Material wealth may make generosity abundantly clear. But wealth is not required for generosity. One may be wealthy and generous but one may also be poor and generous. Wealth is a tool, and may as easily be employed falsely as altruistically…
Those of us who have done this work for many years will tell you this: we learned the most important lessons of our labor from the people we set out to help. No matter the level of sacrifice or generosity, we will never outdo displaced families when it comes to intention, loving community, and sacrifice. We, like them, are learning to love by loving.”
Steve Gumaer in “Learning Generosity in Syria” Plough blog post on 9 April 2021.

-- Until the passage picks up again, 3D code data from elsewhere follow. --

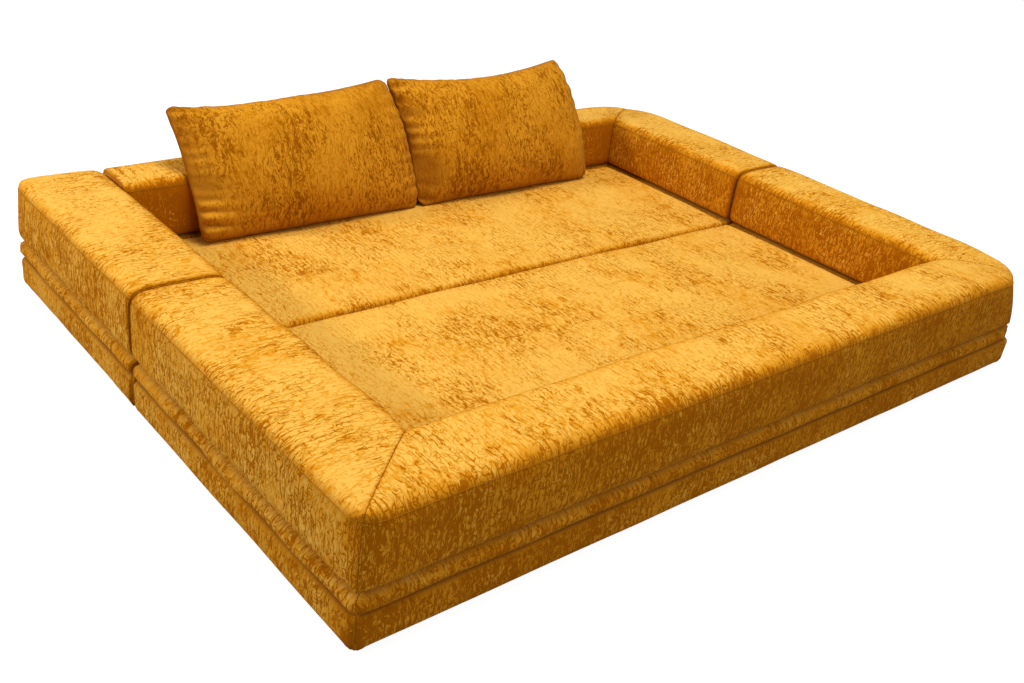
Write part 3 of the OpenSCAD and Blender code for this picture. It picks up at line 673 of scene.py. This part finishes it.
def buildBase(half):
    side, b = plan[half], base
    profile = baseProfile(b, levels["baseLow"], levels["base"])
    heights = profile[:, 1]
    stations = basePlan(side, b)
    rows = np.array([baseRow(station, profile, b) for station in stations])
    outer = rows[:, b["flatRow"]]
    run = np.concatenate([[0], np.cumsum(np.hypot(*(np.roll(outer, -1, 0) - outer).T))])
    arc = np.concatenate([[0], np.cumsum(np.hypot(*np.diff(profile, axis=0).T))])
    total, count = len(rows), len(profile)
    cornerStations = [n for n, q in enumerate(stations) if q[4] is not None and abs(abs(q[5]) - abs(q[6])) < 1e-6]
    points, creaseShade = [], []
    for i in range(total):
        gap = min(min(abs(run[i] - run[n]), run[-1] - abs(run[i] - run[n])) for n in cornerStations)
        near = math.exp(-gap / b["seamReach"])
        c, s = stations[i][5:]
        for j in range(count):
            u, v = rows[i, j]
            out = float(swell(run[i], arc[j], 0.0, 5 + (half == "rear"), 0.22))
            free = math.sin(math.pi * min(max((heights[j] - levels["baseLow"]) / b["tall"], 0), 1)) * (1 - near)
            push = (form["unevenness"] * 0.8 * out + b["crown"]) * free - b["seamValley"] * near ** 2
            if profile[j][0] < b["pad"] - 1e-6:
                u, v = u + c * push, v + s * push
            points.append((u, side["joint"] + side["sign"] * v, heights[j]))
            # painted shade: darker at the corner seams and along the top, where the band sits on the base
            creaseShade.append(max(near * 0.6, math.exp(-max(levels["base"] - heights[j], 0) / b["topReach"])))
    faces, uvs = [], []
    depthRun = np.concatenate([arc, [arc[-1] + 0.01]])
    for i in range(total):
        k = (i + 1) % total
        for j in range(count):
            l = (j + 1) % count
            faces.append((i * count + j, k * count + j, k * count + l, i * count + l))
            uvs += [(run[m], depthRun[n]) for m, n in ((i, j), (i + 1, j), (i + 1, j + 1), (i, j + 1))]
    for i in cornerStations:
        seamLines.append((f"{half}_half", None, [Vector(points[i * count + j]) for j in range(3, count - 7)], False))
    shift = (2.7, 5.1 if half == "rear" else 1.3)
    piece = clothPiece(f"{half}_base_pad", np.array(points), faces, np.array(uvs) + shift, creaseShade)
    cutHoles(piece, side, base)
    return piece


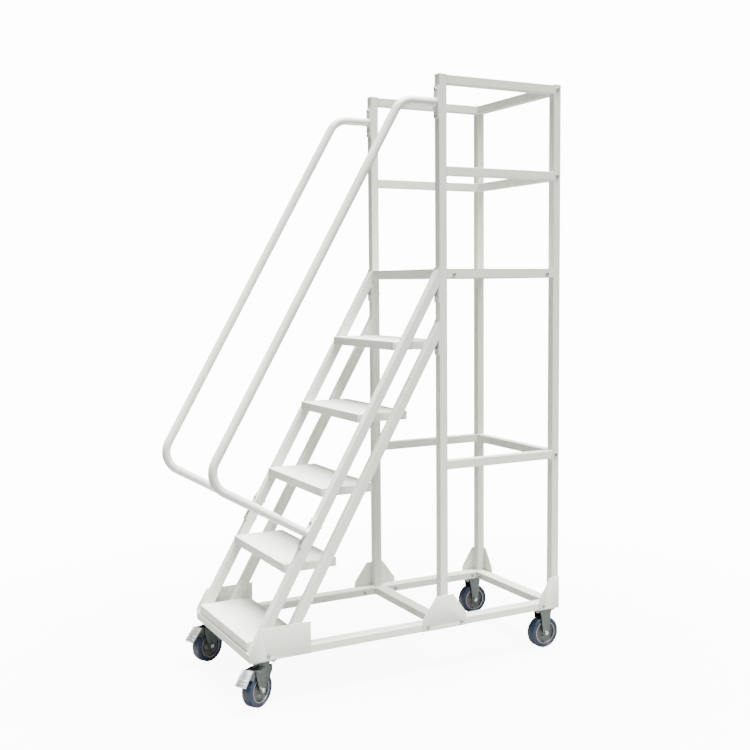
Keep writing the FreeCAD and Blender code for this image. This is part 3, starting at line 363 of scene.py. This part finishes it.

Special thanks to Daily Meditations reader, Bill Crowe, whom I have never met but often blesses me with quotes. He shared amazing blog post with me. It’s worth the read. Thanks mate!
Ponder the generosity of refugees. Every wonder how your generosity could be striking and abundant like theirs? Think about it? What causes us to label generous activity with those terms?
We choose those words when behavior is unexpected or countercultural. It appears as different from the norm. So, if we live in affluence, striking and abundant generosity focuses on dispensing rather than accumulating.
For those in poverty, like the refugee, the focus on sharing with others rather than worry about what they don’t have. This is only possible when we realize that we have something better than what the world seeks after.
Only when our trust is firmly in God do we become people who “defends the cause of the fatherless and the widow.” Only then do we “love the foreigner…giving them food and clothing.”
Where do you fit in this picture? Are you rich or poor? Don’t let that impact your generosity as generosity is about more than money! What would it look like to learn to love by loving for you?